--- START Given information ---
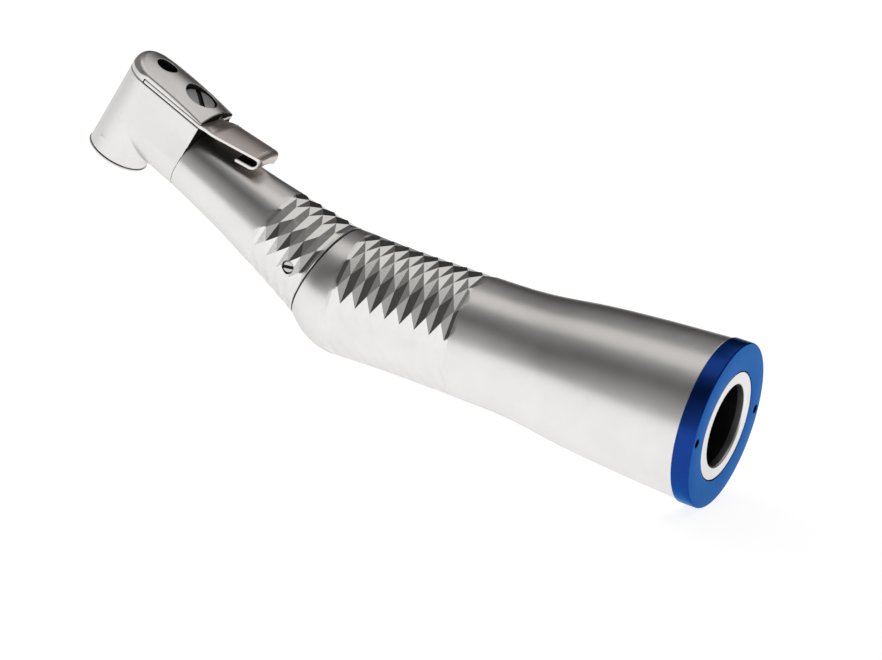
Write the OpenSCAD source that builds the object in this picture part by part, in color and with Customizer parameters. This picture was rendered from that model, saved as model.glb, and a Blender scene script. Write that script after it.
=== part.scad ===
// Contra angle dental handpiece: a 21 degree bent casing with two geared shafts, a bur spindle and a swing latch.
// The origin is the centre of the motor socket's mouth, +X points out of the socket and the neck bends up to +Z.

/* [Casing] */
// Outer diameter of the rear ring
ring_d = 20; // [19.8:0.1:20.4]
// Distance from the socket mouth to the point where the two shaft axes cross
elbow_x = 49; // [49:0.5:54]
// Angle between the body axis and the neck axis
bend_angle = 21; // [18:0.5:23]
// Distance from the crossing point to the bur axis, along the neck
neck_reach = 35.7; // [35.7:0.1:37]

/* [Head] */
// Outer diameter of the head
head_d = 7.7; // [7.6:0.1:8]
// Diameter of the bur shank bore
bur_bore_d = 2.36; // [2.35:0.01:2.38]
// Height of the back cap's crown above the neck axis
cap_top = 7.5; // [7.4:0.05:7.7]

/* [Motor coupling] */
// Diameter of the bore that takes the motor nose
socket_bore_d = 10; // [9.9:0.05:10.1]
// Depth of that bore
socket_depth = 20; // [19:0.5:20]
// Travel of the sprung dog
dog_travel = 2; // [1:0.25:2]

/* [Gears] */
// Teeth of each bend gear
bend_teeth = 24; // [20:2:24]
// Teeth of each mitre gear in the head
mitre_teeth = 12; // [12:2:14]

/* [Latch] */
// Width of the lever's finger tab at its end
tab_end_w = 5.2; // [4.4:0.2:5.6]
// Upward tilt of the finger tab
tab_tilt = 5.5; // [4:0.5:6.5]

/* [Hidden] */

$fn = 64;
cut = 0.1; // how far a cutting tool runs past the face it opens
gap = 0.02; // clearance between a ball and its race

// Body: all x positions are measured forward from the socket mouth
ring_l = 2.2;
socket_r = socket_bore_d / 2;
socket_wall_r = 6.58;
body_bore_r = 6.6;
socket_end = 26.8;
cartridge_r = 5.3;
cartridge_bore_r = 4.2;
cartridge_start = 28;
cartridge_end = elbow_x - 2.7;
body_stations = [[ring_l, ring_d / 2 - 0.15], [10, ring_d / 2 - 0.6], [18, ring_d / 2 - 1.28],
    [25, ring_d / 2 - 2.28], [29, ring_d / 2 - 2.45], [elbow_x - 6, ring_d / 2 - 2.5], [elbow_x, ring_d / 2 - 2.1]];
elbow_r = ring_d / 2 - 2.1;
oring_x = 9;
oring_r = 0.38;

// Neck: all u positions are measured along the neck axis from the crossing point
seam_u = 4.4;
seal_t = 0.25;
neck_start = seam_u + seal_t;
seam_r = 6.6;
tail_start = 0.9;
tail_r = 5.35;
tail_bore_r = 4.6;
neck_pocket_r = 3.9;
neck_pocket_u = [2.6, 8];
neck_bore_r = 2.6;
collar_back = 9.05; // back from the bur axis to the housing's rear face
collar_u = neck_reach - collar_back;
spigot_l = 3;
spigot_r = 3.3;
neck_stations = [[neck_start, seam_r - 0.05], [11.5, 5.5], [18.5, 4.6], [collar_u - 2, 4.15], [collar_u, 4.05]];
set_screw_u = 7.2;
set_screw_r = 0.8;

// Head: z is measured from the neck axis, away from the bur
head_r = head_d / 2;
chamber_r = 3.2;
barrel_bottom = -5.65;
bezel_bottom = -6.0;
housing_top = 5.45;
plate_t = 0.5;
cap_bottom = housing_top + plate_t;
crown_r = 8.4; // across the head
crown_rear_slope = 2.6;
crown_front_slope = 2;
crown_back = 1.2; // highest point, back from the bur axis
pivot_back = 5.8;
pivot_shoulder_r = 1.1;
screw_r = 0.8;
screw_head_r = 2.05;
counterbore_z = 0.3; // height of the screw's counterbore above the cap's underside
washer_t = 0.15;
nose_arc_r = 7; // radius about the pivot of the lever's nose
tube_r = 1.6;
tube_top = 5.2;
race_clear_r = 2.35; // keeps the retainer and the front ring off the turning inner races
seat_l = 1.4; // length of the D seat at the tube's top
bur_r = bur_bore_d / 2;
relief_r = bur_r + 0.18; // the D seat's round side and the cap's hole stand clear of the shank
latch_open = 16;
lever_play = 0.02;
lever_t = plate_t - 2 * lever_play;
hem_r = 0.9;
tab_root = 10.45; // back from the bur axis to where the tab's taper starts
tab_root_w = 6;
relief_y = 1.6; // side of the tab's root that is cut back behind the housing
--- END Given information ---
Problem details: Every line of the data above should be copied exactly.

Exercise result:
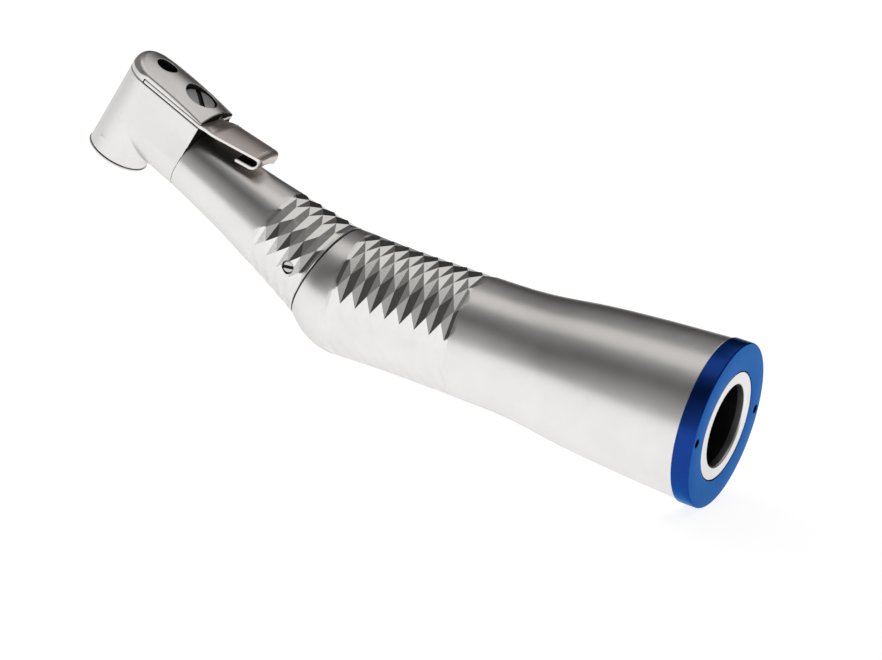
Write the OpenSCAD source that builds the object in this picture part by part, in color and with Customizer parameters. This picture was rendered from that model, saved as model.glb, and a Blender scene script. Write that script after it.
=== part.scad ===
// Contra angle dental handpiece: a 21 degree bent casing with two geared shafts, a bur spindle and a swing latch.
// The origin is the centre of the motor socket's mouth, +X points out of the socket and the neck bends up to +Z.

/* [Casing] */
// Outer diameter of the rear ring
ring_d = 20; // [19.8:0.1:20.4]
// Distance from the socket mouth to the point where the two shaft axes cross
elbow_x = 49; // [49:0.5:54]
// Angle between the body axis and the neck axis
bend_angle = 21; // [18:0.5:23]
// Distance from the crossing point to the bur axis, along the neck
neck_reach = 35.7; // [35.7:0.1:37]

/* [Head] */
// Outer diameter of the head
head_d = 7.7; // [7.6:0.1:8]
// Diameter of the bur shank bore
bur_bore_d = 2.36; // [2.35:0.01:2.38]
// Height of the back cap's crown above the neck axis
cap_top = 7.5; // [7.4:0.05:7.7]

/* [Motor coupling] */
// Diameter of the bore that takes the motor nose
socket_bore_d = 10; // [9.9:0.05:10.1]
// Depth of that bore
socket_depth = 20; // [19:0.5:20]
// Travel of the sprung dog
dog_travel = 2; // [1:0.25:2]

/* [Gears] */
// Teeth of each bend gear
bend_teeth = 24; // [20:2:24]
// Teeth of each mitre gear in the head
mitre_teeth = 12; // [12:2:14]

/* [Latch] */
// Width of the lever's finger tab at its end
tab_end_w = 5.2; // [4.4:0.2:5.6]
// Upward tilt of the finger tab
tab_tilt = 5.5; // [4:0.5:6.5]

/* [Hidden] */

$fn = 64;
cut = 0.1; // how far a cutting tool runs past the face it opens
gap = 0.02; // clearance between a ball and its race

// Body: all x positions are measured forward from the socket mouth
ring_l = 2.2;
socket_r = socket_bore_d / 2;
socket_wall_r = 6.58;
body_bore_r = 6.6;
socket_end = 26.8;
cartridge_r = 5.3;
cartridge_bore_r = 4.2;
cartridge_start = 28;
cartridge_end = elbow_x - 2.7;
body_stations = [[ring_l, ring_d / 2 - 0.15], [10, ring_d / 2 - 0.6], [18, ring_d / 2 - 1.28],
    [25, ring_d / 2 - 2.28], [29, ring_d / 2 - 2.45], [elbow_x - 6, ring_d / 2 - 2.5], [elbow_x, ring_d / 2 - 2.1]];
elbow_r = ring_d / 2 - 2.1;
oring_x = 9;
oring_r = 0.38;

// Neck: all u positions are measured along the neck axis from the crossing point
seam_u = 4.4;
seal_t = 0.25;
neck_start = seam_u + seal_t;
seam_r = 6.6;
tail_start = 0.9;
tail_r = 5.35;
tail_bore_r = 4.6;
neck_pocket_r = 3.9;
neck_pocket_u = [2.6, 8];
neck_bore_r = 2.6;
collar_back = 9.05; // back from the bur axis to the housing's rear face
collar_u = neck_reach - collar_back;
spigot_l = 3;
spigot_r = 3.3;
neck_stations = [[neck_start, seam_r - 0.05], [11.5, 5.5], [18.5, 4.6], [collar_u - 2, 4.15], [collar_u, 4.05]];
set_screw_u = 7.2;
set_screw_r = 0.8;

// Head: z is measured from the neck axis, away from the bur
head_r = head_d / 2;
chamber_r = 3.2;
barrel_bottom = -5.65;
bezel_bottom = -6.0;
housing_top = 5.45;
plate_t = 0.5;
cap_bottom = housing_top + plate_t;
crown_r = 8.4; // across the head
crown_rear_slope = 2.6;
crown_front_slope = 2;
crown_back = 1.2; // highest point, back from the bur axis
pivot_back = 5.8;
pivot_shoulder_r = 1.1;
screw_r = 0.8;
screw_head_r = 2.05;
counterbore_z = 0.3; // height of the screw's counterbore above the cap's underside
washer_t = 0.15;
nose_arc_r = 7; // radius about the pivot of the lever's nose
tube_r = 1.6;
tube_top = 5.2;
race_clear_r = 2.35; // keeps the retainer and the front ring off the turning inner races
seat_l = 1.4; // length of the D seat at the tube's top
bur_r = bur_bore_d / 2;
relief_r = bur_r + 0.18; // the D seat's round side and the cap's hole stand clear of the shank
latch_open = 16;
lever_play = 0.02;
lever_t = plate_t - 2 * lever_play;
hem_r = 0.9;
tab_root = 10.45; // back from the bur axis to where the tab's taper starts
tab_root_w = 6;
relief_y = 1.6; // side of the tab's root that is cut back behind the housing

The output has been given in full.